Tip #2:  Think punctuation.  Don’t let your AD/GD/CD/whomever stick a period at the end of your headline because it’s the end of your headline.  Periods are stops (one of the few things David Ogilvy and I agree on).  If you want to make a strong statement, end the thought at the end of your headline, use one.  Period.  If you want the line to lead into your visual/body copy/et. al., want its idea to linger in the prospect's mind, don’t.   Don’t be afraid of question marks (or questions) in headlines.  Just don’t get in the habit.  Don’t think every question takes a ?  Some - rhetorical or not - are beter with periods.  Honest. 

Commas are stops (pauses, really), too.  Try using structure to eliminate them.  If you can’t, use headline line breaks in your headline to fake them  (see how eliminating that preposition shortened that line/sped it up?  Just to keep you thinking).

Tip #3:  Line breaks have to do with meaning and flow, never graphics.  Never let your AD/GD break up a longer headline for you.  He/she may think it looks better, but it can change/confuse the meaning of your headline.  EX:
1) The small brown dog leapt over the hairy red fox.
2) The small
     brown dog leapt
     over the hairy
     red fox.  (Not only did those breaks confuse things, that kind of over-stacked headline cuts down readability/readership.)
3)  The small brown
     dog leapt over the
     red hairy dog.  (Not much better, is it.)
4) The small brown dog leapt
     over the hairy red fox.  (The best so far.)
5) The small dog leapt over
      the hairy red fox.  (Best of the bunch, although I could go either way in a pinch)

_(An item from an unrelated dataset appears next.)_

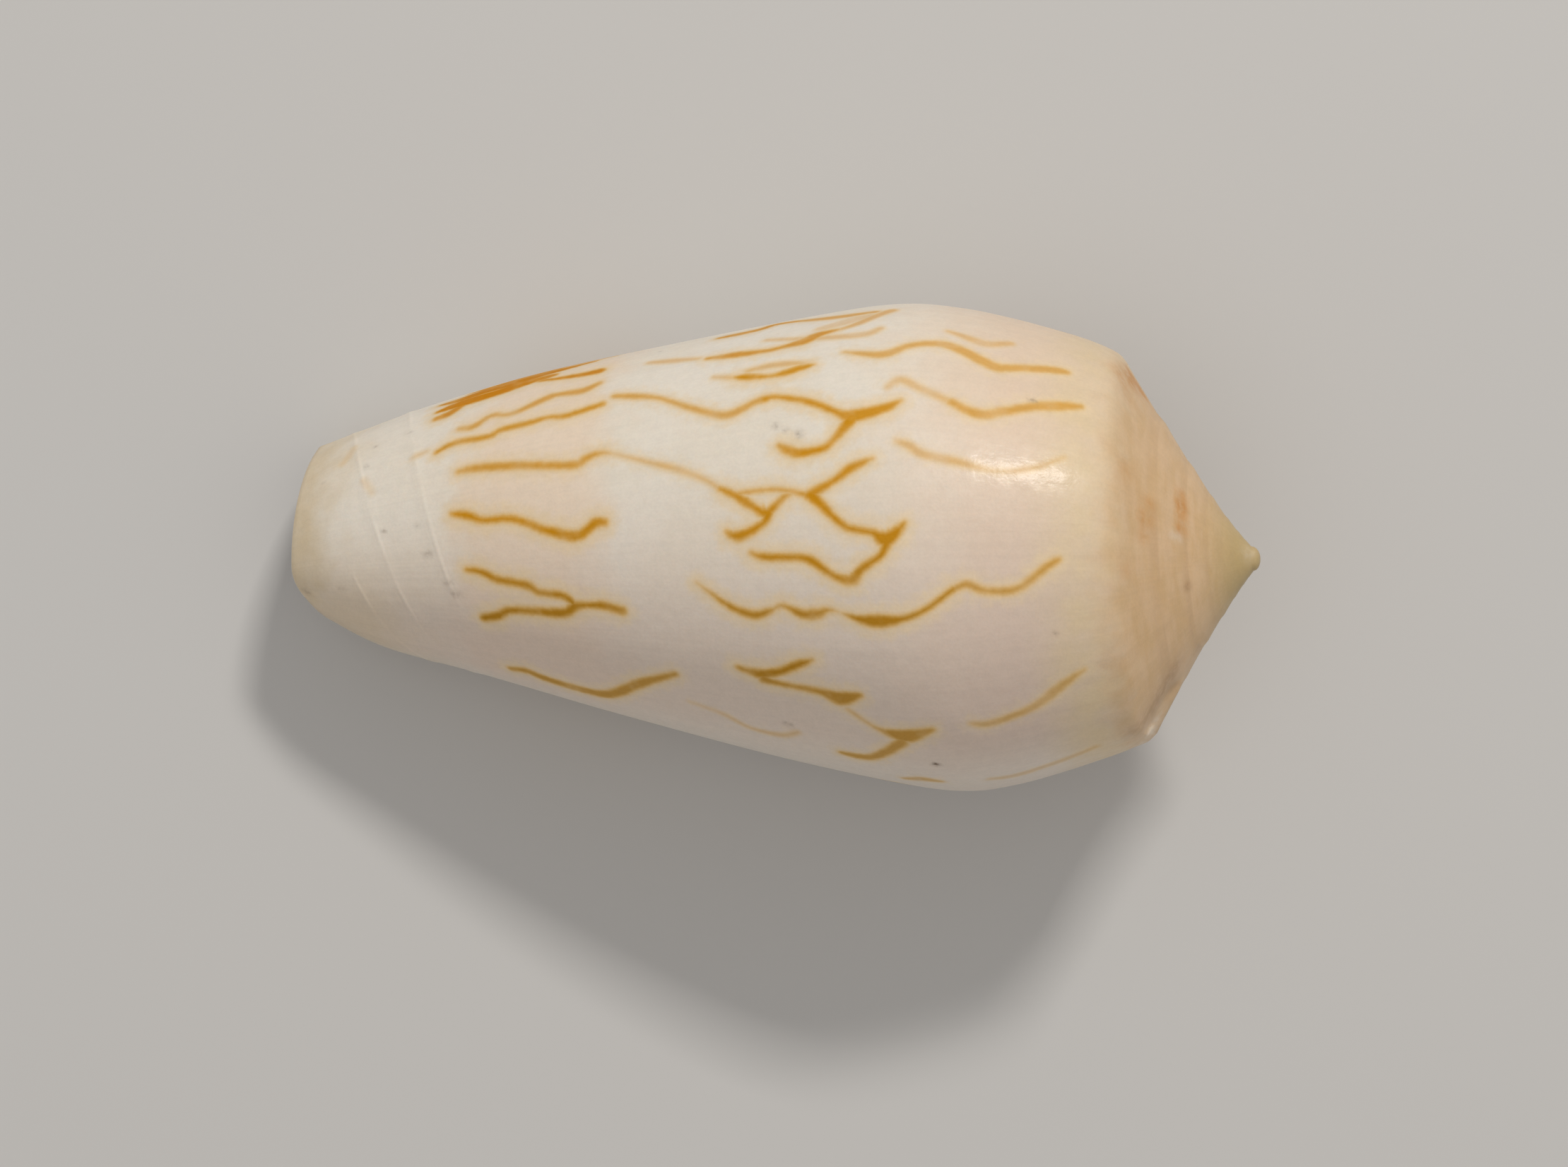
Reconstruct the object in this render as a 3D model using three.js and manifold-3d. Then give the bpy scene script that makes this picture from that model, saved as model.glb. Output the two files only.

Tip #4:  Write short paragraphs.  Even if they add up to more space, people read them as shorter overall.  Long paragraphs also look more confusing – read that way, too.  That sold block of type is so uninviting, most readers become exhausted just looking at them.  Don’t read that paragraph – or any after.  EX:  Same number of words.  Same number of sentences.  Which do you want to read?
A:
Yadda yadda yadda yadda.  Yadda
yadda yadda yadda yadda yadda
yadda yadda yadda yadda.  Yadda
 yadda.  Yadda yadda yadda yadda
yadda yadda.  Yadda yadda yadda yadda
 yadda. Yadda yadda yadda yadda.
Yadda yadda yadda yadda yadda
yadda yadda yadda yadda yadda.  Yadda
 yadda.  Yadda yadda yadda yadda yadda yadda.
Yadda yadda yadda yadda yadda.

B:
Yadda yadda yadda yadda.
Yadda yadda yadda yadda yadda
yadda yadda yadda yadda yadda. 
Yadda yadda.

Yadda yadda yadda yadda
yadda yadda.  Yadda yadda
yadda yadda yadda. Yadda yadda
 yadda yadda.

Yadda yadda yadda yadda yadda
yadda yadda yadda yadda yadda.
Yadda yadda.  Yadda yadda
 yadda yadda yadda yadda. 
Yadda yadda yadda yadda yadda.
 

Tip #5:  KISS.  A cliché, but Keep It Simple Stupid.  The more simple the line.  The more simple the way it’s treated graphically.  The easier it is to remember, the more it’ll get read.

Tip #6:  Innovate.  All rules are made to be broken, even mine.  The trick: you have to be an expert at using the rules to intuit what you can get away with without losing your reader.  The CD, client, AE, etc. are another story (how you present, how well you broke the rules come into big play here, along with politics, who’s wife was an English major, agency creative perspective, brand voice/stylebook, etc.).  Since we’re doing Prospect Centered work, really, the prospect is the only one who matters.  Do it right, do it in the right language of concept, with the right message – the prospect, at least, probably won’t even notice.

Hope these help.  Wow.  Two posts in two days.  What am I gonna do for an encore?